3 妊娠中の女性、産後1年を経過しない女性労働者(以下「妊産婦」という)であって請求した者及び18歳未満の者については、第2項による時間外労働又は休日若しくは深夜(午後10時から午前5時まで)労働に従事させない。
4 災害その他避けることのできない事由によって臨時の必要がある場合には、第1項から前項までの制限を超えて、所定労働時間外又は休日に労働させることがある。ただし、この場合であっても、請求のあった妊産婦については、所定労働時間外労働又は休日労働に従事させない。
(変形労働時間制を導入している企業の場合)
5 妊産婦であって、変形労働時間制が適用される労働者が請求した場合は、1日8時間、1週40時間を超えて労働させることはしない。
参考判例
クロスインデックス事件 福岡地判 平成9年12月25日
事件概要
労働者A(原告)が勤務する会社では、所定就業時刻前に会社代表者に対し残業申請し、承認を得るという残業承認制度が採用されていた。労働者Aは時間外労働の承認を受けずに時間外労働を行なっていた。会社代表者が承認した退社時刻から会社にメール送信した最後の時刻までの間の割増賃金が払われていないと労働者Aは主張し、割増賃金と付加金の支払いを請求した事件。
就業規則との関係において
労働者Aは他の従業員に比べ勤続年数が長く、多岐にわたる業務を請け負っており、所定時間内に業務を終えることは難しい状況にありました。そのため時間外労働が常態化していました。また、所定終了時刻には残りの業務が確定せず、正確な残業申請が困難であったことも主張していました。その上で、判決では下記のように述べ、原告の主張する割増賃金の支払いを認めました。(太字は筆者による)
「被告が原告に対して所定労働時間内にその業務を終了させることが困難な業務量の業務を行わせ、原告の時間外労働が常態化していたことからすると、本件係争時 間のうち原告が被告の業務を行っていたと認められる時間については、残業承認制度に従い、原告が事前に残業を申請し、被告代表者がこれを承認したか否かにかかわらず、少なくとも被告の黙示の指示に基づき就業し、その指揮命令下に置かれていたと認めるのが相当であり、割増賃金支払の対象となる労働時間に当たるというべきである。
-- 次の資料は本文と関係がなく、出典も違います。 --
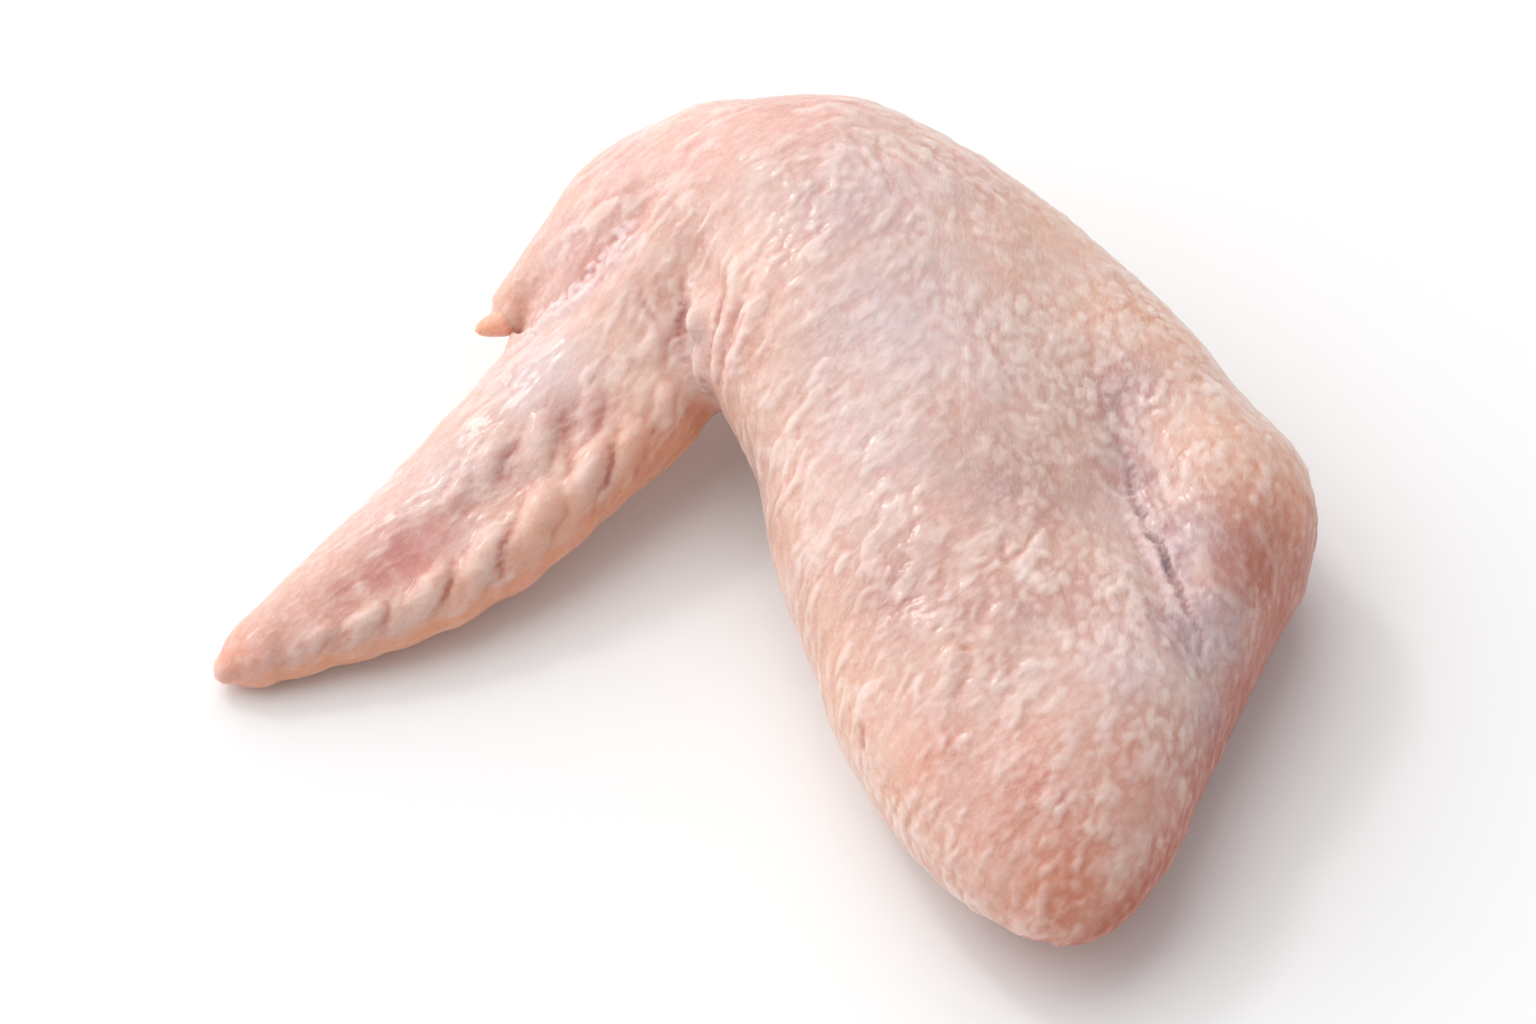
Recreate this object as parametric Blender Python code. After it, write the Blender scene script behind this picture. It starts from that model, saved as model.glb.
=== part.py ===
# A raw whole chicken wing, folded, lying on its underside with the outer skin up.
# Lengths are millimetres while the wing is worked out and metres in the finished mesh.
# +X runs from the wing tip to the shoulder, the elbow points to -Y and +Z is up.
# The form is a field: the distance to five smoothly joined limbs, with the cut end and the folds
# of the skin added to it. A voxel mesh of the limbs is drawn onto the surface where it is zero.

import math

import bmesh
import bpy
import numpy as np
from mathutils import Matrix

# Limbs as rows of stations
# A station is a cross-section: its centre x, y, z, then how far the limb reaches to the left,
# to the right, above and below that centre, as seen when walking along the limb. The forearm
# and the hand start at the wrist, the upper arm starts at the elbow, and the front skin is
# the roll of skin that spans from the wrist to the shoulder.

FOREARM = [
    (4.5, 23.0, 20.0, 13.5, 13.5, 11.0, 10.0),
    (10.0, 11.0, 19.5, 16.5, 17.8, 12.0, 11.0),
    (16.0, -1.5, 17.0, 19.5, 18.2, 12.5, 13.0),
    (20.8, -15.0, 14.7, 20.5, 20.0, 12.5, 13.0),
    (24.9, -26.5, 13.6, 20.3, 20.4, 12.5, 12.7),
    (25.8, -30.5, 13.4, 20.2, 20.2, 12.5, 12.7),
]
UPPER_ARM = [
    (32.5, -50.0, 11.0, 11.0, 9.8, 10.0, 10.5),
    (37.0, -43.0, 12.0, 12.0, 9.5, 11.0, 11.5),
    (42.5, -32.0, 12.5, 11.0, 9.7, 11.5, 12.0),
    (47.0, -20.5, 13.0, 11.0, 9.5, 11.5, 12.0),
    (49.5, -12.5, 13.0, 11.0, 9.5, 11.0, 12.0),
]
FRONT_SKIN = [
    (7.5, 24.0, 20.5, 10.0, 10.0, 9.0, 8.0),
    (18.0, 18.5, 20.0, 11.6, 11.0, 9.0, 9.0),
    (28.8, 10.0, 18.0, 11.5, 10.0, 9.0, 13.0),
    (39.5, -0.5, 16.0, 10.5, 10.0, 10.0, 15.0),
    (46.5, -10.5, 15.0, 8.5, 9.3, 10.0, 13.5),
    (50.0, -15.5, 14.0, 6.8, 8.0, 9.0, 10.0),
]
HAND = [
    (0.5, 23.0, 19.5, 13.5, 14.4, 11.5, 9.0),
    (-6.5, 17.5, 17.0, 10.6, 15.2, 9.0, 8.0),
    (-15.5, 7.5, 12.5, 11.6, 11.5, 6.5, 7.0),
    (-25.0, -3.0, 9.5, 10.9, 11.0, 5.5, 6.0),
    (-32.5, -10.0, 7.5, 10.5, 10.0, 5.0, 5.5),
    (-40.5, -16.0, 6.0, 9.0, 8.5, 4.5, 4.8),
    (-46.0, -19.6, 5.2, 7.0, 6.8, 4.2, 4.3),
    (-51.5, -22.9, 4.6, 5.0, 4.9, 3.8, 3.8),
    (-55.3, -25.1, 4.2, 3.5, 3.4, 3.0, 3.0),
    (-57.1, -26.2, 4.0, 1.8, 1.8, 1.7, 1.7),
]
THUMB = [
    (-5.0, 27.0, 20.0, 8.0, 9.9, 7.0, 7.0),
    (-13.0, 26.0, 18.0, 7.0, 8.0, 6.0, 6.0),
    (-19.5, 22.5, 15.0, 5.0, 5.0, 5.0, 5.0),
    (-24.0, 19.0, 13.0, 3.7, 3.4, 3.6, 3.6),
    (-29.0, 15.5, 11.6, 1.5, 1.5, 1.5, 1.5),
]

# How softly each limb melts into the ones before it, the first one into none, and how far its
# last end is rounded, as a share of the width and height there
JOINED = [
    (FOREARM, 0.0, 1.165),
    (FRONT_SKIN, 9.0, 0.5),
    (UPPER_ARM, 6.0, 0.5),
    (HAND, 3.0, 0.5),
    (THUMB, 2.5, 0.5),
]
START_ROUNDING = 0.5

# How full the corners of a section and of a rounded end are, where 2 is an ellipse
SECTION_POWER = 2.2
END_POWER = 1.75
STEPS_BETWEEN_STATIONS = 12

# The table that the soft underside is pressed against, and how softly it turns up from it
TABLE = 1.2
TABLE_ROUNDING = 1.5

# Folds and hollows of the skin: points x, y where the line meets the skin seen from above, how
# deep it goes and its half width
TOP_FOLDS = [
    # The valley between forearm and upper arm, with the sharp crease at its bottom
    ([(32.0, 3.0), (36.5, -8.0), (40.0, -19.0), (42.5, -27.5), (45.0, -34.5), (47.5, -43.0)], 1.2, 5.0),
    ([(38.5, -14.0), (40.5, -20.5), (42.5, -28.0), (44.5, -34.0), (47.0, -40.0)], 2.0, 2.0),
    # The slit between thumb and hand
    ([(-13.5, 22.0), (-14.5, 18.5), (-17.0, 16.0), (-20.0, 13.5), (-23.0, 11.5), (-26.5, 10.0)], 2.6, 1.8),
    # The skin gathered in the crook of the wrist
    ([(-7.5, 14.0), (-8.0, 9.0), (-8.5, 7.0), (-8.0, 4.5), (-7.5, 2.5), (-5.5, 0.0)], 2.0, 1.6),
    ([(-12.5, 12.5), (-11.0, 8.5), (-11.0, 5.5), (-12.5, 3.0)], 1.3, 1.5),
    ([(-6.5, 12.0), (-5.0, 9.0), (-4.0, 5.0), (-4.0, 1.5)], 1.2, 1.5),
    # The long hollow down the middle of the hand, between its thick front edge and the rows
    ([(-15.5, 2.0), (-21.0, -3.0), (-26.5, -7.5), (-32.5, -12.5), (-38.0, -17.0), (-43.0, -20.5)], 1.1, 2.6),
]
UNDER_FOLDS = [
    # The furrow between forearm and upper arm
    ([(33.0, 2.0), (37.5, -12.0), (41.0, -26.0), (43.5, -40.0)], 3.5, 4.0),
    # The hollow under the wrist and down the hand
    ([(-2.0, 14.0), (-12.0, 8.0), (-22.0, -3.0), (-32.0, -12.0)], 1.6, 4.0),
]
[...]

」
原告の時間外労働が常態化していたことから黙示の指示を認められましたが、上記結論を補強するものとして下記のようにも述べています。
「被告代表者は、午後 7 時過ぎ頃に退社する際に会社に残っている原告を見かけるとともに、原告から深夜にメールを受信することもあったほか、原告に対して事前の残業申請がないことを理由に本件管理帳の退社時刻の記入の修正を求めた際にも、忙しくて残業申請する時間がなかったのは言い訳にならず、被告の規律に従うよう伝えるにとどまり、残業そのものを否定していなかったと認められる。これらによれば、被告は、被告代表者が承認した以外にも原告が残業していたことを現に認識していたといえ、このことも上記結論を補強する事情となるものである。」
業務量が多く時間外労働が常態化している場合は、監督管理職の許可の有無に関わらず、労働時間性が認められるという判例の傾向があります。したがって、形式的に時間外労働に関するルールを設けるだけでなく、労働時間を実質的に減らしてく取り組みを実践していく必要があります。